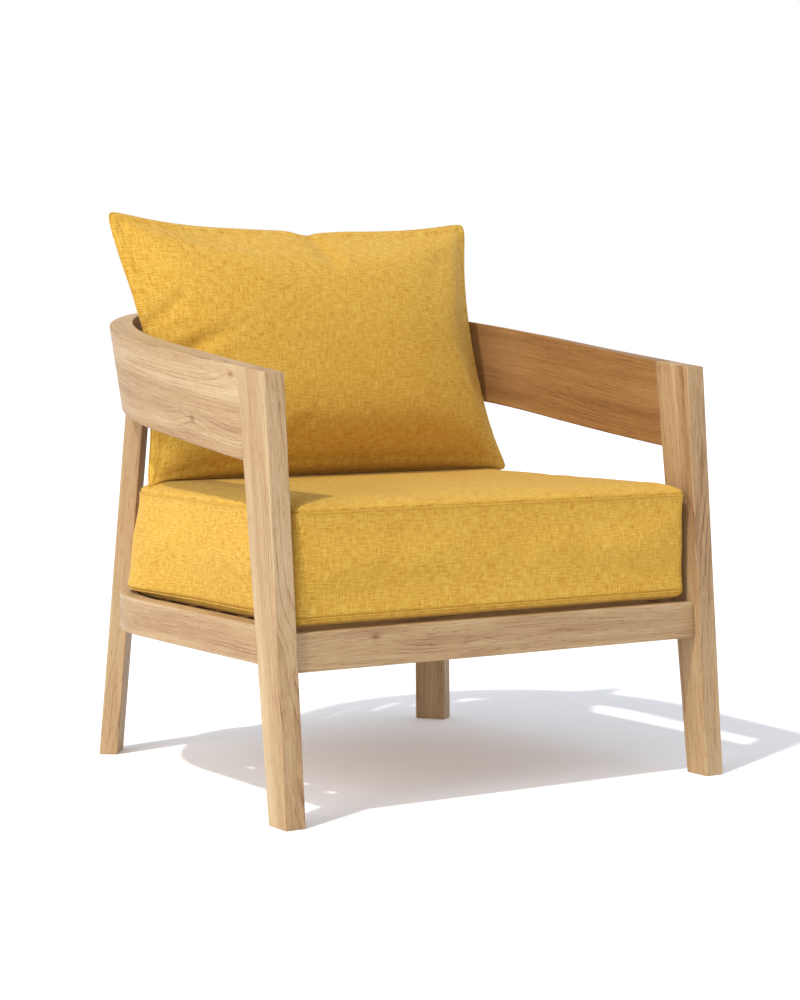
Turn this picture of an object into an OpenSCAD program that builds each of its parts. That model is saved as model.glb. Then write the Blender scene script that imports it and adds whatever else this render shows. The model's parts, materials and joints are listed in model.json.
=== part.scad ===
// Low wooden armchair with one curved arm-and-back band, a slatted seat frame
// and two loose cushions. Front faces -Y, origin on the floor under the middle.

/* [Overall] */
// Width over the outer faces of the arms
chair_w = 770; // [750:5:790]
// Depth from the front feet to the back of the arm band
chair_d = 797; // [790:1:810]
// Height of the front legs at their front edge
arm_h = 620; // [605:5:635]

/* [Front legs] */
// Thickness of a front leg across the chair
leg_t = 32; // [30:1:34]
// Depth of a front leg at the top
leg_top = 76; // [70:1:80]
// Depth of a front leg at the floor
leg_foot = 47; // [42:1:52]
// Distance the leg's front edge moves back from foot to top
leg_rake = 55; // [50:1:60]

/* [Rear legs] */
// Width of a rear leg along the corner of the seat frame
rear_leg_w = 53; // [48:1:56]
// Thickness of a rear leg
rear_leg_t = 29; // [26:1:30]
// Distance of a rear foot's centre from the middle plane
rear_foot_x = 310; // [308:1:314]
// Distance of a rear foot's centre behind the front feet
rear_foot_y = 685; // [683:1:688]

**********

EXERCISE BRIEF
Restate the whole of the material exactly.

WRITTEN SOLUTION
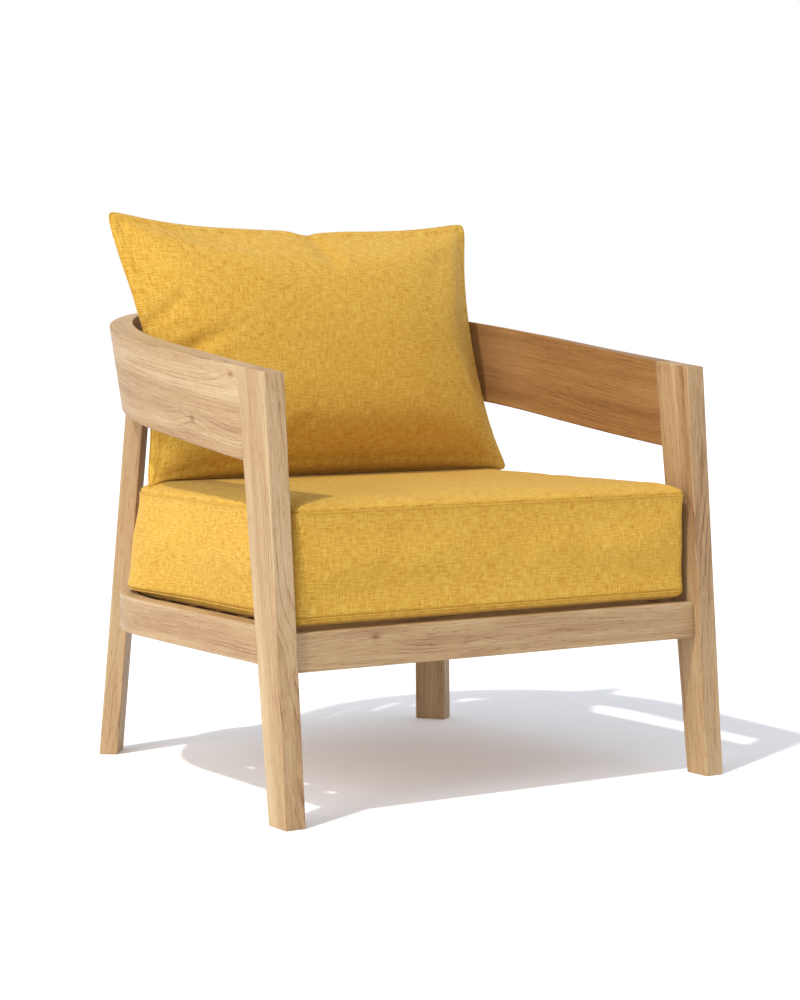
Turn this picture of an object into an OpenSCAD program that builds each of its parts. That model is saved as model.glb. Then write the Blender scene script that imports it and adds whatever else this render shows. The model's parts, materials and joints are listed in model.json.
=== part.scad ===
// Low wooden armchair with one curved arm-and-back band, a slatted seat frame
// and two loose cushions. Front faces -Y, origin on the floor under the middle.

/* [Overall] */
// Width over the outer faces of the arms
chair_w = 770; // [750:5:790]
// Depth from the front feet to the back of the arm band
chair_d = 797; // [790:1:810]
// Height of the front legs at their front edge
arm_h = 620; // [605:5:635]

/* [Front legs] */
// Thickness of a front leg across the chair
leg_t = 32; // [30:1:34]
// Depth of a front leg at the top
leg_top = 76; // [70:1:80]
// Depth of a front leg at the floor
leg_foot = 47; // [42:1:52]
// Distance the leg's front edge moves back from foot to top
leg_rake = 55; // [50:1:60]

/* [Rear legs] */
// Width of a rear leg along the corner of the seat frame
rear_leg_w = 53; // [48:1:56]
// Thickness of a rear leg
rear_leg_t = 29; // [26:1:30]
// Distance of a rear foot's centre from the middle plane
rear_foot_x = 310; // [308:1:314]
// Distance of a rear foot's centre behind the front feet
rear_foot_y = 685; // [683:1:688]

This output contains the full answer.